It may be a coincidence, but the cabinet reshuffle appears to have energised the Ministry of Corporate Affairs (MCA), going by the flurry of the various circulars which are being issued almost on a daily basis, on best practices to be pursued by the various regulators. The breaking news is that the Companies Bill 2009 will be replaced by a new bill of 2011 – which means it’s on hold indefinitely, but the action within the MCA seems to indicate that Ministry wants to project a proactive image and in doing so, is offering as an opening gambit ‘online incorporation of companies in 24 hours’. Keeping in mind that the World Bank Report on Doing Business in India ranks only New Zealand and Canada in achieving this level, , even with the process being online, the tentative time frame of four to six weeks is still estimated on a zero to end scale, though the World Bank report is 29 days. My take is this promise is unlikely to be fulfilled.
Currently, the name availability process itself can take a week, as it involves complex documentation, particularly for foreign investment. The fast track route requires a declaration from the applicant by way of various representations, warranting that the prescribed guidelines have been complied with. This can be certified by a Chartered Accountant as well. The proposed name does not have to indicate the main object, except in certain cases, and foreign companies are permitted to use their name for subsidiaries with an “India” affix. Nowhere is it clarified whether the notarised and apostatised NOCs still have to be submitted, the most onerous of all requirements.
What is more credible is the various directives to the Regional Directors (RD), Registrars of Companies (ROC) and Official Liquidators (LO) – any practitioner who operates in the Company Courts or in the Company Law Board (CLB) are familiar with the triumvirate, as all schemes of mergers and amalgamation routed through the court process require these regulators to submit reports. Section 394 of the Companies Act (‘Act’) mandates that no scheme shall be sanctioned unless the ROC certifies that the affairs of the Company have not been conducted in a manner prejudicial to the interests of its members or to public interest. The OL also has to submit a similar report in situations where the transferor company is to undergo dissolution, except that in case of the OL, the report is required to be made “on scrutiny of the books and papers of the company”. In addition, Section 394A provides for notice to the Central Government which are delegated to the Regional Director Obtaining the service proof of these notices – in recent years with the online Form 61 has made this easier, still remains a painful exercise.

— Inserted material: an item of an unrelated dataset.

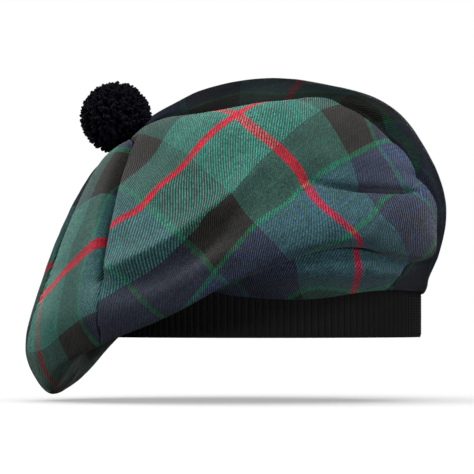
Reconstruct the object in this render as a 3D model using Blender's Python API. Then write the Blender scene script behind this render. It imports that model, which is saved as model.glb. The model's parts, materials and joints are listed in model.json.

The circular prescribes with actionable tasks with strict time lines for the ROC and the RD, with demarcation of the issues that are to be addressed – the ROC’s review is restricted to the filing status, investor’s grievances, if any, pending inspections, investigations and any prosecution arsing thereon and comments on the scheme. Hopefully, this will eliminate fishing and roving enquiries at this level and also delays.
The RD’s scope of enquiry has been widened considerably. Instead of the blind adoption of the ROC’s findings, the RD has to assume the role of an expert / auditor in undertaking scrutiny of the findings on valuation, accounting treatment, implications of the scheme, particularly in terms of analysis of whether buy back or reduction of capital is envisaged, and in cases where foreign investment is involved, regulatory compliances are made. Essentially, the RD’s affidavit has to be a comprehensive document to assist the court, and wherever required, the RD is to involve the Law Ministry, Standing Counsels and representatives of other ministries if sectoral sensitivities apply. The OL list is yet to be released.
In case of winding up processes, the efforts indicate recognition of the delays -. not only in protracting the process of closure, but also the sheer harassment the management undergoes, endless paperwork and unproductive attendance in court rooms and the OL’s office, not to speak of taking up the valuable time of the Court in dealing with clerical work. The Courts should delegate these functions to an appropriate body – upgrading the OL’s responsibilities to maintain a “register” is not the answer. The OL’s representative, in any case should be present in the Company Court. What if he defaults, will the Court penalise or replace him? No cheers for this one. The MCA will have to come out with a more innovative solution, attracting investors for quick turnaround opportunities.
The determination of several ministerial issues such as inter-State relocation of the registered office of a Company have been moved from the CLB to the concerned ROC Whether the formalities and delays will get reduced is a matter of conjecture. But the “smiles without scepticism” award goes to the waiver of approval for remuneration above Rs. 4 lakh per month for listed low profit companies, provided the person is not a promoter, but a qualified professional.